== DATA RECORDS ==
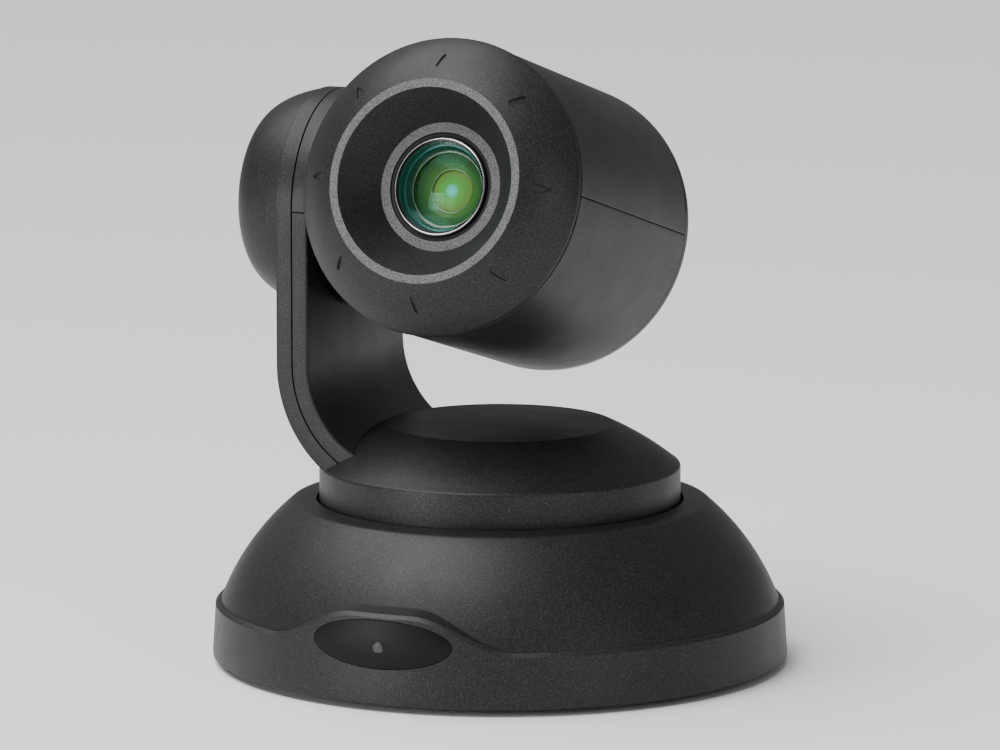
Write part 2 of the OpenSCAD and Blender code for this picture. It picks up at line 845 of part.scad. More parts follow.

* * *

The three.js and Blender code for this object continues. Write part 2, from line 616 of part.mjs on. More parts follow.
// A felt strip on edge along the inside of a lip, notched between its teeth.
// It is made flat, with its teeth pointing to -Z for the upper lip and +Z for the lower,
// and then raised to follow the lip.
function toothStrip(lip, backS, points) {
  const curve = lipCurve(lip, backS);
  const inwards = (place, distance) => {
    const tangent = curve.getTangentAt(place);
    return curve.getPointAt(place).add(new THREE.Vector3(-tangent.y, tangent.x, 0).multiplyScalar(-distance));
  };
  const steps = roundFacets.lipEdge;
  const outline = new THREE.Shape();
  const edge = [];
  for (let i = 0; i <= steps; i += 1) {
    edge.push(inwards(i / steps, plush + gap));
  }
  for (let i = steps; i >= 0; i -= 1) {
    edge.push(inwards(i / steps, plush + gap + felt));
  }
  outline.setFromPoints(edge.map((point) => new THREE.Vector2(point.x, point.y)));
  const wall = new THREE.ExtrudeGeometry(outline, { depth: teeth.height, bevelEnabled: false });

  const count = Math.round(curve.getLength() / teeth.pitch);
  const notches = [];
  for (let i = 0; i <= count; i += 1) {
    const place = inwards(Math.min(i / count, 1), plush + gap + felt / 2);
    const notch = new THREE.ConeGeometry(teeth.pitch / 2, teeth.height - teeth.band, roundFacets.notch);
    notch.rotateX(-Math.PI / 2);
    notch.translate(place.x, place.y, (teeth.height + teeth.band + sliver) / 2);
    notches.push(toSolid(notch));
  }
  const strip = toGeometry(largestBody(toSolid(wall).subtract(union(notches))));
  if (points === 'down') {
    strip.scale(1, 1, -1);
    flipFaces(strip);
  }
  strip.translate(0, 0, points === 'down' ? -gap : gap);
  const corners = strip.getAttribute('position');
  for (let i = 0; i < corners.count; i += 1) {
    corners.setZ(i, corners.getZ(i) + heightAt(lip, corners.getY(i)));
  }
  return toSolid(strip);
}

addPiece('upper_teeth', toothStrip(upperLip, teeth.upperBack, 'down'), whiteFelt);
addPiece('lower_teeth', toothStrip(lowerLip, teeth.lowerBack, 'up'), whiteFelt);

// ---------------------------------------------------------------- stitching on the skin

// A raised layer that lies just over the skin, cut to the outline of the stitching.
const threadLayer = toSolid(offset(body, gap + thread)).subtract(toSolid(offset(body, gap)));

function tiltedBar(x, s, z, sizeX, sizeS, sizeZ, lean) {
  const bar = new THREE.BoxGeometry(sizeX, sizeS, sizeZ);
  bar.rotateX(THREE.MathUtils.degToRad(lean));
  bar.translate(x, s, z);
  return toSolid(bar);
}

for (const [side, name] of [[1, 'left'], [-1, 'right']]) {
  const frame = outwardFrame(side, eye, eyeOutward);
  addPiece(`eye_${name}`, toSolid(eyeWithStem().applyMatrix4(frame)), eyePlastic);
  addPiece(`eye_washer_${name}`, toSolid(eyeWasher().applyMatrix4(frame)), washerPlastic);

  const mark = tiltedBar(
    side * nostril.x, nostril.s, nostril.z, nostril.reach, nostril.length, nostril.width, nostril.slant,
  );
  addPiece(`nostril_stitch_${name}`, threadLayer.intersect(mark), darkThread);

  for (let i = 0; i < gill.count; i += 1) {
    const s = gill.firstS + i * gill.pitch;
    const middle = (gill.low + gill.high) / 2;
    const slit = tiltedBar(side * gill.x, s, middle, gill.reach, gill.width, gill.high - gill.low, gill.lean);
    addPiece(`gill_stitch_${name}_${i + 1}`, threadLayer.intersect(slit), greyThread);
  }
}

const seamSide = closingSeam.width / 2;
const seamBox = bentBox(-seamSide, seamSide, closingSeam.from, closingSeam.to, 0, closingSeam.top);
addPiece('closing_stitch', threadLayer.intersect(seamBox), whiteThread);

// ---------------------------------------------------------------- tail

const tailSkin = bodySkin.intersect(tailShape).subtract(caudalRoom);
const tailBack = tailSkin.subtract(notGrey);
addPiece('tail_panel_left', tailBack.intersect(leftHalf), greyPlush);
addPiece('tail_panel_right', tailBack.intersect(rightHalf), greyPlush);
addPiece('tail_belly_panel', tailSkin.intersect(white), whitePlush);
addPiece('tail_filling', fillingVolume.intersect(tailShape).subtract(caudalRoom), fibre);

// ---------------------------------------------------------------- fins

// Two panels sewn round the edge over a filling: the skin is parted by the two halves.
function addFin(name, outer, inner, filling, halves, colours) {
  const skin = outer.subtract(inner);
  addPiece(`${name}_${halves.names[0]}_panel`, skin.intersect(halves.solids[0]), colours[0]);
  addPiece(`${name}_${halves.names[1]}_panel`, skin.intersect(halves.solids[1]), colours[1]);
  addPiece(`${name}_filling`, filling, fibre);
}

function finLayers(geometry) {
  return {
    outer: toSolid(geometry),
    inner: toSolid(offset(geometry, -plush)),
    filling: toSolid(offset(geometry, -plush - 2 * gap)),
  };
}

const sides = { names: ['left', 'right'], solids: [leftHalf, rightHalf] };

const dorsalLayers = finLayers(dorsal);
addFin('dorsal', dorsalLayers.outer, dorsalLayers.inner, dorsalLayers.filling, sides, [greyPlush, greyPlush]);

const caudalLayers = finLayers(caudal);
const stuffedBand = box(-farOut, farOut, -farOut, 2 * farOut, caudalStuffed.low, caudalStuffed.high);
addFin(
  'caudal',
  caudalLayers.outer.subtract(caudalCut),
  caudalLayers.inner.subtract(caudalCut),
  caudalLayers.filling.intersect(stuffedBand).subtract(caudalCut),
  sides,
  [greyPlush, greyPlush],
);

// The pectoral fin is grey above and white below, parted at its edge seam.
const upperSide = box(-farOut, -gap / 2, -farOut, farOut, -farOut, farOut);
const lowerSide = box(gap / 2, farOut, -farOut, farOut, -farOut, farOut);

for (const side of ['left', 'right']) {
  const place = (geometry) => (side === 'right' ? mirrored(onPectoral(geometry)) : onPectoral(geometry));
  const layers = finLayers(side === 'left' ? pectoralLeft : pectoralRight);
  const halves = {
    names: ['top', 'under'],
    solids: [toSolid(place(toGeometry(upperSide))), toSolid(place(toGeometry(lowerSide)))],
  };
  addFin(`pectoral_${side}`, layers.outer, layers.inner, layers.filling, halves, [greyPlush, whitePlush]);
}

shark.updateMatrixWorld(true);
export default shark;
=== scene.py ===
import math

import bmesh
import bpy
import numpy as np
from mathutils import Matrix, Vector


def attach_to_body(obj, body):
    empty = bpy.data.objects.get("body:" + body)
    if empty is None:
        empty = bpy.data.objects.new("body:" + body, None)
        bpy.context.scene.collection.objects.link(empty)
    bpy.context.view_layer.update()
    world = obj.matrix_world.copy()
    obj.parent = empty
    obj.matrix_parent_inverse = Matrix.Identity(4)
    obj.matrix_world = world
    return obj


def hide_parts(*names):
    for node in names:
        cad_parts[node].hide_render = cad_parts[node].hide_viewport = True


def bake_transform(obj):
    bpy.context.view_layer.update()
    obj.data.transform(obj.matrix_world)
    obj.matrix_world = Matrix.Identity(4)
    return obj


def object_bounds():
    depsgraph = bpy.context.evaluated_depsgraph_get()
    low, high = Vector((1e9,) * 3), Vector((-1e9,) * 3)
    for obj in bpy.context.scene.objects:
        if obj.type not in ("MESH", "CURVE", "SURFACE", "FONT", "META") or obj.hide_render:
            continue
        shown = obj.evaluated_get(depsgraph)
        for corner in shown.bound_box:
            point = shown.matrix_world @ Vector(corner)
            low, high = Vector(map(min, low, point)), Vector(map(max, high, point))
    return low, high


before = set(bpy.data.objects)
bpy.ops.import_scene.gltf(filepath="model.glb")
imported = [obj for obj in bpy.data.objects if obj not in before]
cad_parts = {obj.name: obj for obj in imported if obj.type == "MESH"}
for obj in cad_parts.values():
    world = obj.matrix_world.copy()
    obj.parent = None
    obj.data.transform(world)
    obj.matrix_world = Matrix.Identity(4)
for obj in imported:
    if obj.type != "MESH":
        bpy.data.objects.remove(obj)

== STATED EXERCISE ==
Extract the span of lines that starts with the line containing "const caudalLayers = finLayers(caudal);" and ends with the line containing "depsgraph = bpy.context.evaluated_depsgraph_get()". Keep it exact and add nothing.

== SOLUTION TO THIS EXERCISE ==
const caudalLayers = finLayers(caudal);
const stuffedBand = box(-farOut, farOut, -farOut, 2 * farOut, caudalStuffed.low, caudalStuffed.high);
addFin(
  'caudal',
  caudalLayers.outer.subtract(caudalCut),
  caudalLayers.inner.subtract(caudalCut),
  caudalLayers.filling.intersect(stuffedBand).subtract(caudalCut),
  sides,
  [greyPlush, greyPlush],
);

// The pectoral fin is grey above and white below, parted at its edge seam.
const upperSide = box(-farOut, -gap / 2, -farOut, farOut, -farOut, farOut);
const lowerSide = box(gap / 2, farOut, -farOut, farOut, -farOut, farOut);

for (const side of ['left', 'right']) {
  const place = (geometry) => (side === 'right' ? mirrored(onPectoral(geometry)) : onPectoral(geometry));
  const layers = finLayers(side === 'left' ? pectoralLeft : pectoralRight);
  const halves = {
    names: ['top', 'under'],
    solids: [toSolid(place(toGeometry(upperSide))), toSolid(place(toGeometry(lowerSide)))],
  };
  addFin(`pectoral_${side}`, layers.outer, layers.inner, layers.filling, halves, [greyPlush, whitePlush]);
}

shark.updateMatrixWorld(true);
export default shark;
=== scene.py ===
import math

import bmesh
import bpy
import numpy as np
from mathutils import Matrix, Vector


def attach_to_body(obj, body):
    empty = bpy.data.objects.get("body:" + body)
    if empty is None:
        empty = bpy.data.objects.new("body:" + body, None)
        bpy.context.scene.collection.objects.link(empty)
    bpy.context.view_layer.update()
    world = obj.matrix_world.copy()
    obj.parent = empty
    obj.matrix_parent_inverse = Matrix.Identity(4)
    obj.matrix_world = world
    return obj


def hide_parts(*names):
    for node in names:
        cad_parts[node].hide_render = cad_parts[node].hide_viewport = True


def bake_transform(obj):
    bpy.context.view_layer.update()
    obj.data.transform(obj.matrix_world)
    obj.matrix_world = Matrix.Identity(4)
    return obj


def object_bounds():
    depsgraph = bpy.context.evaluated_depsgraph_get()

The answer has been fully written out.